▶ **DATA SHOWN**:
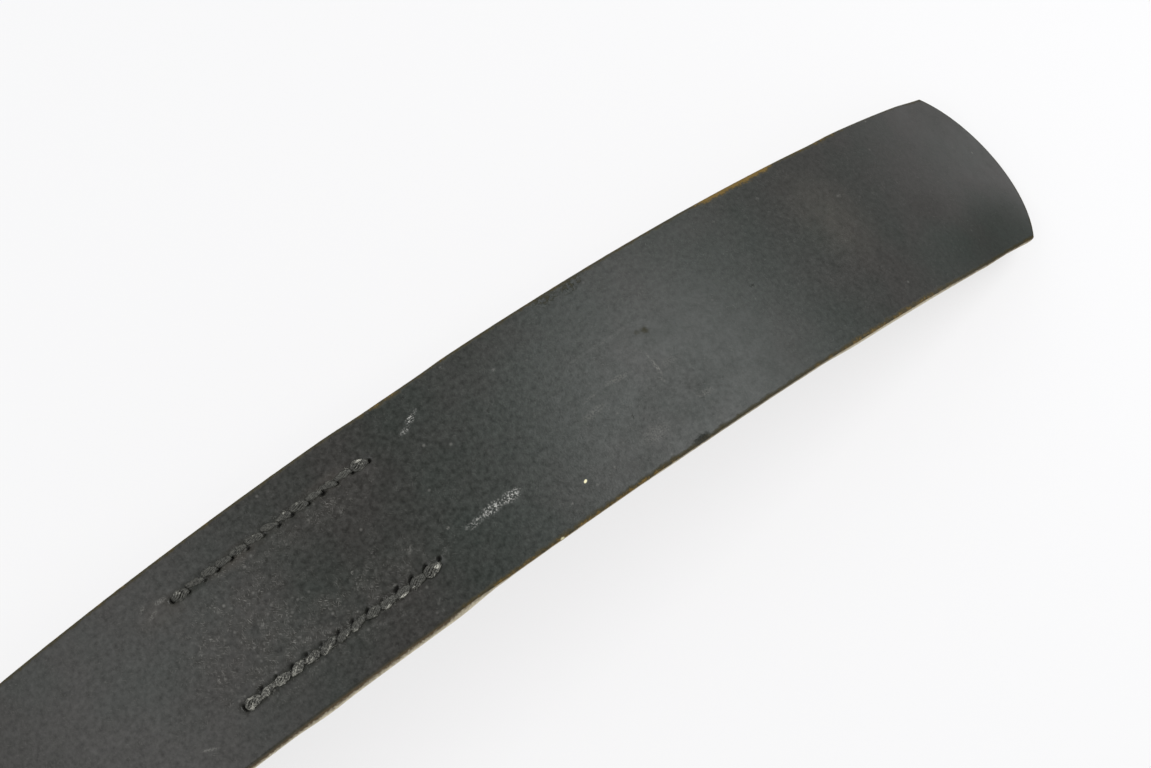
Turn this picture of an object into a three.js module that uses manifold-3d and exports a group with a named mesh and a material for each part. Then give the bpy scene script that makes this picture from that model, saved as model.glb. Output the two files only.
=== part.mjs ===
// A leather combat belt laid on a table, outer face up. Its round tip end arches up from the table as curled
// leather does, and the rest lies flat. Three pieces: the strap, the size tongue that is sewn under it, and the
// metal hook that the strap's other end is folded round.
// Millimetres, +Z up, the belt's length along X with the tip at +X. The origin is on the table, under the middle.

import * as THREE from "three";
import { mergeVertices } from "three/addons/utils/BufferGeometryUtils.js";
import Module from "manifold-3d";

const wasm = await Module();
wasm.setup();

const RAD = Math.PI / 180;
const GAP = 0.3; // between pieces that touch on the real belt

// Strap. Lengths along it are measured on the outer face from the tip's foremost point.
const STRAP_WIDTH = 45;
const STRAP_THICKNESS = 3;
const STRAP_LENGTH = 1000; // tip to fold
const TIP_ROUND = 11.5; // how far the round tip stands out past its corners
const ARCH_RADIUS = 257;
const TIP_SLOPE = 45.5 * RAD; // of the arch where the tip meets the table
const LANDING_SLOPE = 34 * RAD; // of the arch where it starts to level out again

// Fold round the hook's bar. The leather is skived thinner there, and narrower between the hook's rails.
const SKIVED_THICKNESS = 2.2;
const SKIVE_TAPER = 6;
const FOLD_TOP = 50; // level stretch before the fold
const RISE_RADIUS = 150; // of the two bends that lift the strap onto its folded end
const BAR_CHANNEL = 6; // level stretch under the bar
const JOG_RADIUS = 20; // of the two bends behind the bar
const FLAP = 26; // the folded end, past those bends
const FOLD_WIDTH = 36;

// Size tongue, sewn under the strap by its inner end. Its free end points to the tip and hangs a little open.
const TONGUE_WIDTH = 30;
const TONGUE_THICKNESS = 2.6;
const TONGUE_FREE_END = 76; // distances from the strap's tip
const TONGUE_SEWN_FROM = 190;
const TONGUE_SEWN_END = 245;
const TONGUE_DROOP = 2.2; // extra gap under the strap at the free end
const TONGUE_FREE_ROUND = 9;
const TONGUE_SEWN_ROUND = 3;
const PRONG_HOLES = { radius: 2, apart: 15, first: 92, pitch: 18, pairs: 6 };

// Hook: a stamped plate with a slot for the fold, and a narrow end curled up and back.
const PLATE_THICKNESS = 1.6;
const PLATE_CORNER = 4;
const BAR_SETBACK = 3; // from the fold's outermost point to the bar
const BAR_WIDTH = 5.5;
const SLOT_LENGTH = 4.2;
const SLOT_WIDTH = 38;
const PLATE_PAST_SLOT = 13;
const CURL_WIDTH = 20;
const CURL_REACH = 6; // from the plate to the start of the curl
const CURL_INNER_RADIUS = 2.6;
const CURL_RETURN = 11;

// How many flat facets stand for each round thing.
const FACETS = { arch: 80, landing: 24, rise: 5, fold: 14, jog: 4, tongue: 34, hole: 16, end: 28, corner: 6, curl: 12 };
const CUT_MARGIN = 4; // how far cutters reach past what they cut

const leather = (name, color) => new THREE.MeshStandardMaterial({ name, color, roughness: 0.55, metalness: 0 });
const BLACK_LEATHER = leather("black_leather", 0x2e2f2e);
const NATURAL_LEATHER = leather("natural_leather", 0x7a5233);
const STEEL = new THREE.MeshStandardMaterial({ name: "steel", color: 0x8d8f8e, roughness: 0.42, metalness: 1 });

// A closed three.js geometry as a manifold-3d solid.
function solid(geometry) {
  const bare = geometry.clone();
  bare.deleteAttribute("normal");
  bare.deleteAttribute("uv");
  const merged = mergeVertices(bare, 1e-4);
  const vertProperties = merged.attributes.position.array;
  const triVerts = new Uint32Array(merged.index.array);
  return new wasm.Manifold(new wasm.Mesh({ numProp: 3, vertProperties, triVerts }));
}

// A manifold-3d solid as a named three.js mesh.
function mesh(name, made, material) {
  const { vertProperties, triVerts } = made.getMesh();
  const geometry = new THREE.BufferGeometry();
  geometry.setAttribute("position", new THREE.BufferAttribute(vertProperties, 3));
  geometry.setIndex(new THREE.BufferAttribute(triVerts, 1));
  geometry.computeVertexNormals();
  const result = new THREE.Mesh(geometry, material);
  result.name = name;
  return result;
}

// A shape drawn in side view, as x and height, made `width` wide about the belt's centre plane.
function acrossBelt(shape, width, curveSegments = 1) {
  const geometry = new THREE.ExtrudeGeometry(shape, { depth: width, bevelEnabled: false, curveSegments });
  return geometry.rotateX(Math.PI / 2).translate(0, width / 2, 0);
}

function box(x0, x1, y0, y1, z0, z1) {
  const geometry = new THREE.BoxGeometry(x1 - x0, y1 - y0, z1 - z0);
  return solid(geometry.translate((x0 + x1) / 2, (y0 + y1) / 2, (z0 + z1) / 2));
}

// The strap's outer face in side view is a row of stretches, round and straight, from the tip to the end of the
// folded flap. A stretch turns the face's slope, which is its rise towards the hook end, by so many radians.
const round = (radius, turn, facets) => ({ length: radius * Math.abs(turn), turn, facets });
const straight = (length) => ({ length, turn: 0, facets: 1 });

const tipHeight = STRAP_THICKNESS * Math.cos(TIP_SLOPE);
const landingDrop = tipHeight - STRAP_THICKNESS + ARCH_RADIUS * (Math.cos(LANDING_SLOPE) - Math.cos(TIP_SLOPE));
const landingRadius = landingDrop / (1 - Math.cos(LANDING_SLOPE));
const foldRadius = SKIVED_THICKNESS + GAP + PLATE_THICKNESS / 2;
const riseTurn = Math.acos(1 - (2 * foldRadius - STRAP_THICKNESS) / (2 * RISE_RADIUS));
const jogTurn = Math.acos(1 - (PLATE_THICKNESS + GAP) / (2 * JOG_RADIUS));

const arch = round(ARCH_RADIUS, -(TIP_SLOPE + LANDING_SLOPE), FACETS.arch);
const landing = round(landingRadius, LANDING_SLOPE, FACETS.landing);
const rise = round(RISE_RADIUS, riseTurn, FACETS.rise);
const crest = round(RISE_RADIUS, -riseTurn, FACETS.rise);
const flat = straight(STRAP_LENGTH - FOLD_TOP - arch.length - landing.length - rise.length - crest.length);
const taper = straight(SKIVE_TAPER);
const skivedTop = straight(FOLD_TOP - SKIVE_TAPER);
const fold = round(foldRadius, -Math.PI, FACETS.fold);
const channel = straight(BAR_CHANNEL);
const jogUp = round(JOG_RADIUS, -jogTurn, FACETS.jog);
const jogLevel = round(JOG_RADIUS, jogTurn, FACETS.jog);
const flap = straight(FLAP);
const STRETCHES = [arch, landing, flat, rise, crest, taper, skivedTop, fold, channel, jogUp, jogLevel, flap];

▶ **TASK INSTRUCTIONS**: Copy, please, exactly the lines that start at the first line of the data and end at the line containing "const GAP = 0.3;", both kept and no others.

▶ **PROBLEM SOLUTION**:
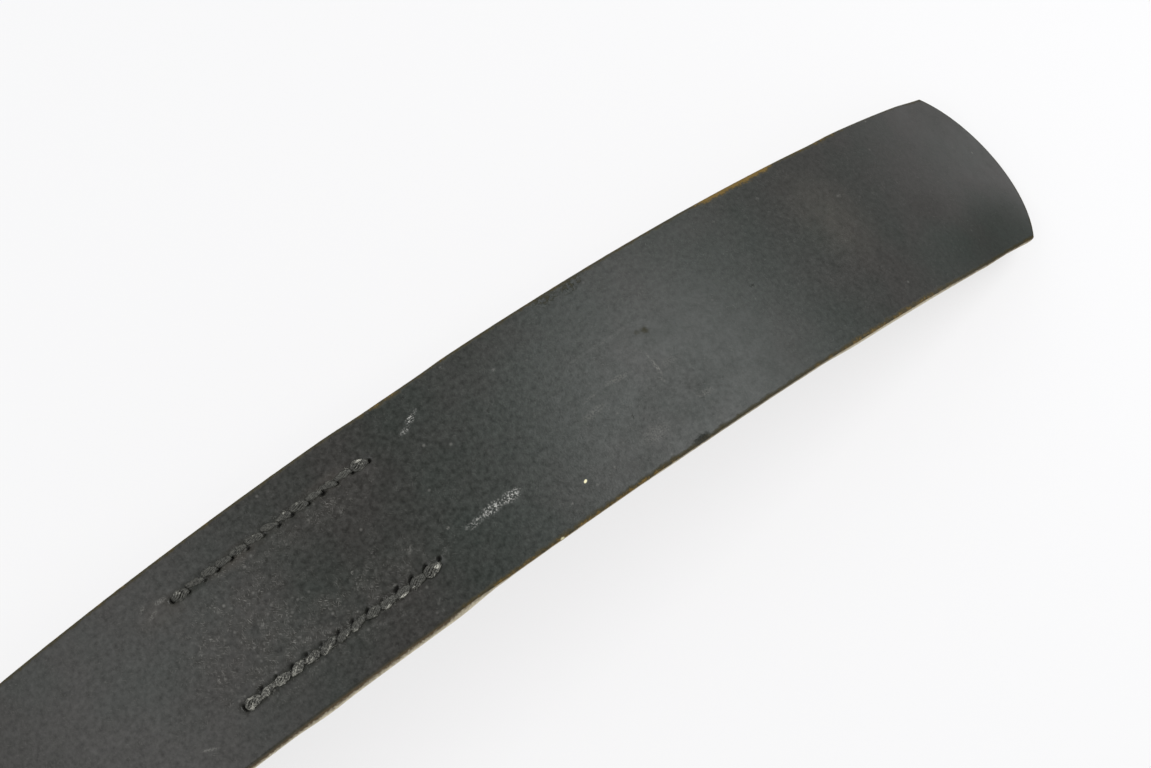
Turn this picture of an object into a three.js module that uses manifold-3d and exports a group with a named mesh and a material for each part. Then give the bpy scene script that makes this picture from that model, saved as model.glb. Output the two files only.
=== part.mjs ===
// A leather combat belt laid on a table, outer face up. Its round tip end arches up from the table as curled
// leather does, and the rest lies flat. Three pieces: the strap, the size tongue that is sewn under it, and the
// metal hook that the strap's other end is folded round.
// Millimetres, +Z up, the belt's length along X with the tip at +X. The origin is on the table, under the middle.

import * as THREE from "three";
import { mergeVertices } from "three/addons/utils/BufferGeometryUtils.js";
import Module from "manifold-3d";

const wasm = await Module();
wasm.setup();

const RAD = Math.PI / 180;
const GAP = 0.3; // between pieces that touch on the real belt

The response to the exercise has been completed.